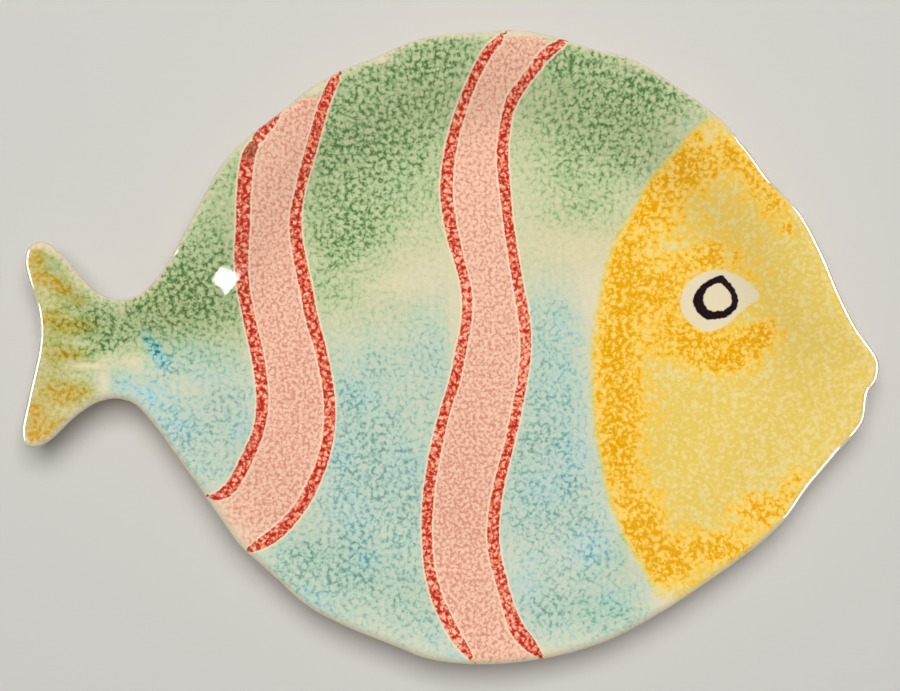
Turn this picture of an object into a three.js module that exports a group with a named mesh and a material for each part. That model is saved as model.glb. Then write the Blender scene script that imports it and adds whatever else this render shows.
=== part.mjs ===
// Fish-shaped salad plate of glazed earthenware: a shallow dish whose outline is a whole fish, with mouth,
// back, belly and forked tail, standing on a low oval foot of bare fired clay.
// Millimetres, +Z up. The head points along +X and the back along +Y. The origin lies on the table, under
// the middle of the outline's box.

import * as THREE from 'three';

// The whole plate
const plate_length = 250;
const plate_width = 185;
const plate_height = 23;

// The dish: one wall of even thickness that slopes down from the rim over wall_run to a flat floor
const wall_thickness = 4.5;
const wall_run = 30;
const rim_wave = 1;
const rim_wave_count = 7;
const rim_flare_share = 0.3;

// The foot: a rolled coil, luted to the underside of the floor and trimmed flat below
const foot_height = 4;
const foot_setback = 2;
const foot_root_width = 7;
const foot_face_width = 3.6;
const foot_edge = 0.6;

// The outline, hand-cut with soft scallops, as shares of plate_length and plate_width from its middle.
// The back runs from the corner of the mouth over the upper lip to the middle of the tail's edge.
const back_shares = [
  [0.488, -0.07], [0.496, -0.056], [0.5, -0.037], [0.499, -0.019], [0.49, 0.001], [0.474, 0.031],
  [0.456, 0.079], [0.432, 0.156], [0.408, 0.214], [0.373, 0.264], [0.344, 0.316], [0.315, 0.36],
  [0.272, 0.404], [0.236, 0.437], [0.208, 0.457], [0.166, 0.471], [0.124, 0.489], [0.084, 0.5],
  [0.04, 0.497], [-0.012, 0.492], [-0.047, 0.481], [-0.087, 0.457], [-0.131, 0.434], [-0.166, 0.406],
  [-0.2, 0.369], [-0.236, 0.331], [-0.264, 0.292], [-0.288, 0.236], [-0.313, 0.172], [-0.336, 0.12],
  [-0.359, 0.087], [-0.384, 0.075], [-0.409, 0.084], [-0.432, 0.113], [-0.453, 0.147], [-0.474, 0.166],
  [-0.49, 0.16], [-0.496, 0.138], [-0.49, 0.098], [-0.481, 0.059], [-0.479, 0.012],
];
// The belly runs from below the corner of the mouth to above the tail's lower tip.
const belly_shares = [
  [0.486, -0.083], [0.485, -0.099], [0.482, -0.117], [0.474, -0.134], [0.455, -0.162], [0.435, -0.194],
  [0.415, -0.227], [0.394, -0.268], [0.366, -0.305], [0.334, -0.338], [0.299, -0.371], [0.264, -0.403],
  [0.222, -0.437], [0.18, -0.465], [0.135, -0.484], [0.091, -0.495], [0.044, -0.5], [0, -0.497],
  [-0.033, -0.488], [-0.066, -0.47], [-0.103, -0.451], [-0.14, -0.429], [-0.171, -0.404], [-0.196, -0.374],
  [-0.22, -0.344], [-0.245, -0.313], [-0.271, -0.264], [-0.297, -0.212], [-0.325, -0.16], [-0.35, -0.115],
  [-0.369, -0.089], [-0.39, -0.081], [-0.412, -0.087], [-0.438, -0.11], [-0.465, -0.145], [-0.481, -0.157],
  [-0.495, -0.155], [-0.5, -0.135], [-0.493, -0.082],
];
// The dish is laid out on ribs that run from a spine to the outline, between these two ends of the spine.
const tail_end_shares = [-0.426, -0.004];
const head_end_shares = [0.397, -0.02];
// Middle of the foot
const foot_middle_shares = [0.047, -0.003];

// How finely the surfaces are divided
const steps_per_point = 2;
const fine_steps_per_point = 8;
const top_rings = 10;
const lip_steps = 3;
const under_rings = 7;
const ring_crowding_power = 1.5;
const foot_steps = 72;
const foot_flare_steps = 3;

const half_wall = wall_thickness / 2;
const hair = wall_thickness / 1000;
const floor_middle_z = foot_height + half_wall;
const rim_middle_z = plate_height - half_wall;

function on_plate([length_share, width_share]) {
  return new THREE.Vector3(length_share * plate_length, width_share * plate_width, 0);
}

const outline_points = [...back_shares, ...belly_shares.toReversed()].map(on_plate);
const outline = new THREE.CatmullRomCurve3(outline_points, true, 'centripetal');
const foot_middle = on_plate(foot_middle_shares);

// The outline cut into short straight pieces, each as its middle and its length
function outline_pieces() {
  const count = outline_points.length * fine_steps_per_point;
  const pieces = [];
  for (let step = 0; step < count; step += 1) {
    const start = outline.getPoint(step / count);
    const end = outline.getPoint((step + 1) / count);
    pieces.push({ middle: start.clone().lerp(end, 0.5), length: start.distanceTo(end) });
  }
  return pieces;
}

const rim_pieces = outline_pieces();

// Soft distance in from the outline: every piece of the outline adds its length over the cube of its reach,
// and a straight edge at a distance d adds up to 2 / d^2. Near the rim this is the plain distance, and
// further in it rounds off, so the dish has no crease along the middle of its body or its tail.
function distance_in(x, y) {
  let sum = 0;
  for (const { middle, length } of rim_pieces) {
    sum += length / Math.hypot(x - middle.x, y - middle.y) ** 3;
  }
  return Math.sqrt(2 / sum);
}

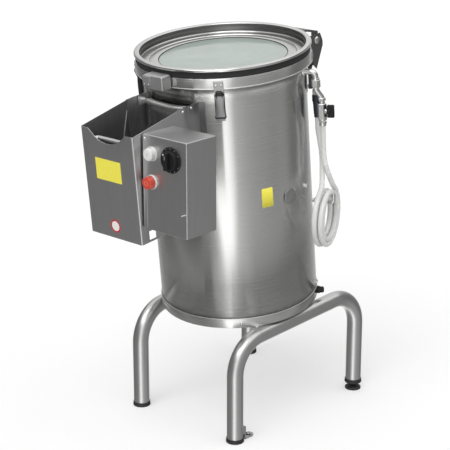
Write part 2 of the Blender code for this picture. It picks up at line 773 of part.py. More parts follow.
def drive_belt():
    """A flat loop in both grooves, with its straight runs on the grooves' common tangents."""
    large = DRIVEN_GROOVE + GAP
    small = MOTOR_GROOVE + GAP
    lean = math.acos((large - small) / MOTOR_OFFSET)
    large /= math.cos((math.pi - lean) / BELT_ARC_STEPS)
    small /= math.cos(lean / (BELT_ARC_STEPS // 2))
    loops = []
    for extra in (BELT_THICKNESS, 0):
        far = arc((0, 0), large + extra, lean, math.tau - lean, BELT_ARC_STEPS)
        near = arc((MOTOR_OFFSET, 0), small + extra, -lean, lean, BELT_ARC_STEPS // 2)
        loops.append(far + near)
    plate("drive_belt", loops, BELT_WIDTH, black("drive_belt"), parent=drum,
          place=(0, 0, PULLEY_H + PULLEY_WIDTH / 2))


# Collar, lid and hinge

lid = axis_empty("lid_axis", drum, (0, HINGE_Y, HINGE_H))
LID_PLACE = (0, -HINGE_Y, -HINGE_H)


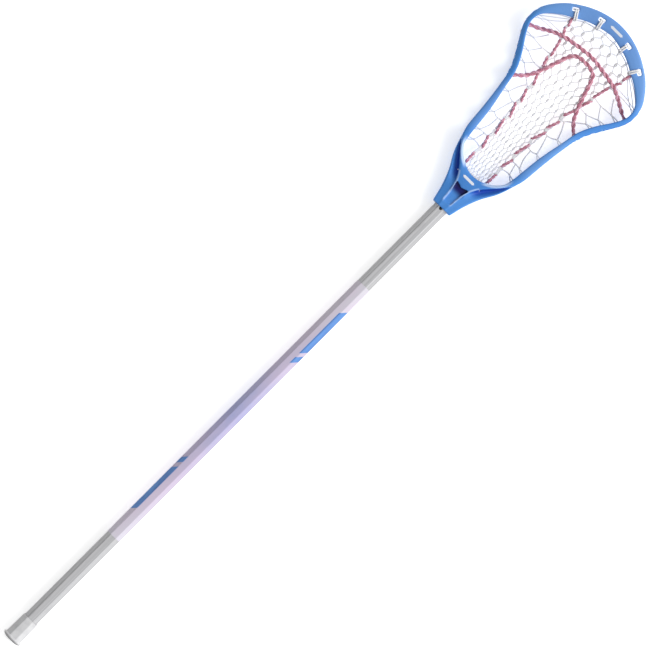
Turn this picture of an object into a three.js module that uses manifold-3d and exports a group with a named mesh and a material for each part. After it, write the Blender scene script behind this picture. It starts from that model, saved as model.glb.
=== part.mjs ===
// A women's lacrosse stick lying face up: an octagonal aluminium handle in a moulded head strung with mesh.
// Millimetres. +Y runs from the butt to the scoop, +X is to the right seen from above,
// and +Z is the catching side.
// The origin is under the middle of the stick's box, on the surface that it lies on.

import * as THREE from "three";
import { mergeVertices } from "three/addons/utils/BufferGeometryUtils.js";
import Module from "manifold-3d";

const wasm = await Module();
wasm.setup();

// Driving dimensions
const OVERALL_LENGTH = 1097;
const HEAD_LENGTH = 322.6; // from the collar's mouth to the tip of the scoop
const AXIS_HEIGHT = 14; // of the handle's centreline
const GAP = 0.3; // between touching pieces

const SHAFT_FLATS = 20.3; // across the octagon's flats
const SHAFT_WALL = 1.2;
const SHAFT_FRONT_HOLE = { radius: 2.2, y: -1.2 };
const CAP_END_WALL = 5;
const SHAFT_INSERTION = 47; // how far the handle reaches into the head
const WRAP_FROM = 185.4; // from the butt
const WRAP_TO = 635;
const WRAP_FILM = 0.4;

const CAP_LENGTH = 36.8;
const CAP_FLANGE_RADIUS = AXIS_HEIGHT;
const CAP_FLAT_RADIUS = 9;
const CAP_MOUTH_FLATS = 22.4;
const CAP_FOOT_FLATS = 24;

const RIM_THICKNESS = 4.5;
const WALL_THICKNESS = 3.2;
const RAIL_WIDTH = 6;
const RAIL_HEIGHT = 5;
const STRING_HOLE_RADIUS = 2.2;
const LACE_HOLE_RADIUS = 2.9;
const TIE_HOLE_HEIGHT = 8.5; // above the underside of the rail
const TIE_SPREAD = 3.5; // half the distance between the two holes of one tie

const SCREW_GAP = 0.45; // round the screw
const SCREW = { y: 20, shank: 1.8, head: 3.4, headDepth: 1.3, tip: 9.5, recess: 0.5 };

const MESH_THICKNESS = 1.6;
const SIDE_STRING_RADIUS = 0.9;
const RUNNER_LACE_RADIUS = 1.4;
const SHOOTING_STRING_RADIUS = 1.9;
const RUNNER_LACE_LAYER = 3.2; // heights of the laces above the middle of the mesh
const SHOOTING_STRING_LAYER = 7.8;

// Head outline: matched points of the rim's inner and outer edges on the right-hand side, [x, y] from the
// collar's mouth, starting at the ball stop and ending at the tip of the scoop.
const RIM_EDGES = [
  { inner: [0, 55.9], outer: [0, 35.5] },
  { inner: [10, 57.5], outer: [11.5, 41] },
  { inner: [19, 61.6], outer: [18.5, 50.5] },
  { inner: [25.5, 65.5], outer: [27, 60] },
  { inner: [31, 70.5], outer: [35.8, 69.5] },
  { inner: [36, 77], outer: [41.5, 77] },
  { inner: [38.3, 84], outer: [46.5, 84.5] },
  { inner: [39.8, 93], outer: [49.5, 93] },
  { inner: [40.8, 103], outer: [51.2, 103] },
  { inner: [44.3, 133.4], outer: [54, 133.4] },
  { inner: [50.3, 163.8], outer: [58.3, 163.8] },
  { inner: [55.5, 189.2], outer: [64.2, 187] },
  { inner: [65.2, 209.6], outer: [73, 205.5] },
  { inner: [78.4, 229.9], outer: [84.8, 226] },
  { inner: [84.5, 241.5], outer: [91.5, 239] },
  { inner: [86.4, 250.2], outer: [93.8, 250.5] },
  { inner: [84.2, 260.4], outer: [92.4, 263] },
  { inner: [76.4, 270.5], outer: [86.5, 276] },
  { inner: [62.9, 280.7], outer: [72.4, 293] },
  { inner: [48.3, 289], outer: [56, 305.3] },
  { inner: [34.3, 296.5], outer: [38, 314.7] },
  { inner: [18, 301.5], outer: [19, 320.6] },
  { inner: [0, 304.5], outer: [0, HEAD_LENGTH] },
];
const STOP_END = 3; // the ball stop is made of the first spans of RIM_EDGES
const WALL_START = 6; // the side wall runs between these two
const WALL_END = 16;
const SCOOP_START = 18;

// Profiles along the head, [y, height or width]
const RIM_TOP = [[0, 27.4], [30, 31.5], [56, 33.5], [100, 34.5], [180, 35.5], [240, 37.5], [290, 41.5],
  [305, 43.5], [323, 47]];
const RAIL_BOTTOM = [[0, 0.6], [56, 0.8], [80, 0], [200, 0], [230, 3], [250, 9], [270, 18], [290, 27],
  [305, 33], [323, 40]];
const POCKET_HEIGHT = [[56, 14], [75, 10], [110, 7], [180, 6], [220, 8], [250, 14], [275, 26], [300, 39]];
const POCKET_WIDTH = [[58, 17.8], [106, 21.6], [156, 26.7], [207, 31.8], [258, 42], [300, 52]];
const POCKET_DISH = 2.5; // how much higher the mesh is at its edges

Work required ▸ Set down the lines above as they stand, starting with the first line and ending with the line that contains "const foot_edge = 0.6;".

Correct answer ▸
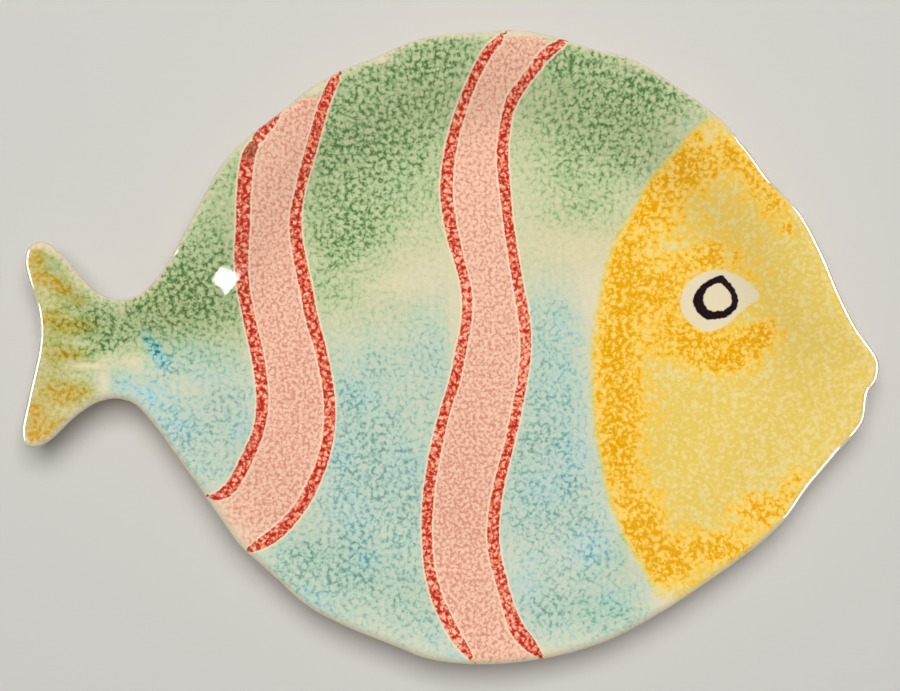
Turn this picture of an object into a three.js module that exports a group with a named mesh and a material for each part. That model is saved as model.glb. Then write the Blender scene script that imports it and adds whatever else this render shows.
=== part.mjs ===
// Fish-shaped salad plate of glazed earthenware: a shallow dish whose outline is a whole fish, with mouth,
// back, belly and forked tail, standing on a low oval foot of bare fired clay.
// Millimetres, +Z up. The head points along +X and the back along +Y. The origin lies on the table, under
// the middle of the outline's box.

import * as THREE from 'three';

// The whole plate
const plate_length = 250;
const plate_width = 185;
const plate_height = 23;

// The dish: one wall of even thickness that slopes down from the rim over wall_run to a flat floor
const wall_thickness = 4.5;
const wall_run = 30;
const rim_wave = 1;
const rim_wave_count = 7;
const rim_flare_share = 0.3;

// The foot: a rolled coil, luted to the underside of the floor and trimmed flat below
const foot_height = 4;
const foot_setback = 2;
const foot_root_width = 7;
const foot_face_width = 3.6;
const foot_edge = 0.6;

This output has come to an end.